È Ameri, per esempio, a raccontargli la prima puntata di Tutto il calcio, lui che ne era stato parte. Prima di quel fortunato format, esisteva soltanto la voce di Nicolò Carosio che si concentrava sulla partita di cartello. Gli anni del boom economico e, soprattutto, l’imminente avvento delle Olimpiadi di Roma 1960 incoraggiavano gli esperimenti: il capo della redazione sportiva Rai Guglielmo Moretti decise di sfidare gli «ingegneri» dell’emittente statale, mettendo per la prima volta in collegamento tre campi, con la conduzione di Roberto Bortoluzzi. Il nome del format lo inventò un certo Sergio Zavoli, all’epoca a capo della redazione cronache. Le prime tre partite trasmesse in contemporanea furono Milan-Juventus affidata a Carosio, Bologna-Napoli con Ameri e Alessandria-Padova con Andrea Boscione. Si narra che Carosio, uomo nato in età giolittiana, testimone delle vittorie azzurre ai Mondiali del ’34 e del ’38, ne fece quasi un caso di lesa maestà. Piccolo particolare: le interruzioni, piatto forte di Tutto il calcio, erano severamente vietate. Per abbattere questo muro ci volle l’irruenza di Ameri: «Un bel giorno – racconta a Cucchi – decisi che era il momento: segnarono un gol sotto i miei occhi quando non ero collegato, dissi al tecnico di aprirmi, lui strabuzzò gli occhi ma lo fece». Fu il primo di quegli «Attenzione, attenzione!» che hanno fatto la fortuna del programma. In Rai erano scandalizzati. Ci misero un po’ a comprendere che era nato un genere.

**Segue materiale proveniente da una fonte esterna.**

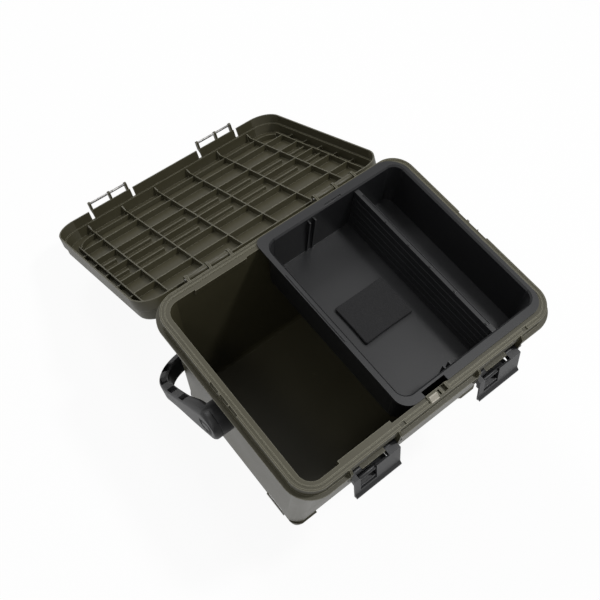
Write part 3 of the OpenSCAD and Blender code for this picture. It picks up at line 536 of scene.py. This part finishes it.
@dataclass
class Box:
    """Every CAD node that keeps its own shape, and how far its sharp edges are broken, in millimetres."""

    body_edge: float = 0.6
    foot_edge: float = 0.8
    lid_edge: float = 0.45
    plate_edge: float = 0.3
    tray_edge: float = 0.45
    divider_edge: float = 0.25
    housing_edge: float = 0.4
    pivot_edge: float = 0.3
    wire_edge: float = 0.2
    lever_edge: float = 0.5
    latch_pin_edge: float = 0.3
    claw_edge: float = 0.4

    def mouldings(self) -> list[Moulding]:
        """Lists the nodes with their finishes: the single ones, and then those with one on each side.

        Returns:
            One Moulding for each node.
        """
        single = [Moulding("body_shell", Slot.OLIVE, self.body_edge),
                  Moulding("corner_feet", Slot.OLIVE, self.foot_edge),
                  Moulding("lid_shell", Slot.OLIVE, self.lid_edge),
                  # the lock plate is coloured pale as a painted highlight
                  Moulding("lock_plate", Slot.PALE_HIGHLIGHT, self.plate_edge),
                  Moulding("tray", Slot.TRAY, self.tray_edge),
                  Moulding("divider", Slot.TRAY, self.divider_edge)]
        paired = [("pivot_housing", Slot.BLACK, self.housing_edge),
                  ("pivot_pin", Slot.STEEL, self.pivot_edge),
                  ("catch_rod", Slot.STEEL, self.wire_edge),
                  ("hinge_pin", Slot.STEEL, self.wire_edge),
                  ("latch_lever", Slot.BLACK, self.lever_edge),
                  ("latch_pin", Slot.BLACK, self.latch_pin_edge),
                  ("latch_claw", Slot.BLACK, self.claw_edge),
                  ("claw_pin", Slot.STEEL, self.wire_edge)]
        return single + [Moulding(f"{stem}_{side}", slot, edge) for stem, slot, edge in paired
                         for side in ("left", "right")]

    def build(self, stuff: dict[Slot, bpy.types.Material]) -> None:
        """Dresses each of them.

        Args:
            stuff: The materials by slot.
        """
        for moulding in self.mouldings():
            moulding.build(stuff)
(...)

Cucchi ci accompagna per mano in una specie di galleria di ritratti di uomini illustri cui tutti i calciofili italiani hanno voluto bene. C’è l’eterna rivalità tra Ameri e Ciotti. Il primo è un professionista integerrimo di area moderata, quasi un asceta che va a messa e mangia riso in bianco prima di raggiungere lo stadio con largo anticipo per non trovare traffico. Per lui la radiocronaca è una cosa semplice: «Devi raccontare quello che vedi. Tutto». Il secondo è un intellettuale raffinato, ama calcio, donne, musica e buona tavola. Un irregolare, quasi un artista, maestro dell’improvvisazione: «Porta sempre con te uno zaino ideale, pieno di termini di scorta. Quando ne avrai bisogno saprai scegliere quello giusto». Due mondi inconciliabili, accomunati dalla passione per lo scopone, come milioni di italiani della loro generazione. C’è Luzzi che agli Europei del ’96 in riunione mette in guardia i colleghi dagli errori di geografia, perché «il mondo è cambiato» e la Repubblica Ceca non deve essere assolutamente chiamata Cecoslovacchia. E con grande onestà intellettuale ammette di essere stato lui a commettere quell’errore. C’è l’infaticabile Alfredo Provenzali e Mario Giobbe che si preoccupa di formare una nuova generazione di radiocronisti cui lasciare il testimone. Partendo da una regola: «Più breve sei, più bravo sei». Non è amarcord, ma un viaggio sentimentale che passa attraverso lo scudetto della Lazio di Chinaglia vissuto da tifoso e quello della Lazio di Eriksson da cronista, il gol di Grosso alla Germania, il Milan di Ancelotti e l’Inter del Triplete, il ritorno in A della Juventus del dopo Calciopoli e i piedi di Maradona, «l’essenza del gioco del calcio, la sua trasformazione in arte». Con due consapevolezze di fondo: il calcio «genera inguaribili romantici» mentre la radio «è una straordinaria fabbrica di sogni». Che trovano una sintesi: «Una voce che cerchi di emergere sul boato del pubblico per gridare rete continuerà a essere, per ogni appassionato, l’essenza vera del gioco del calcio».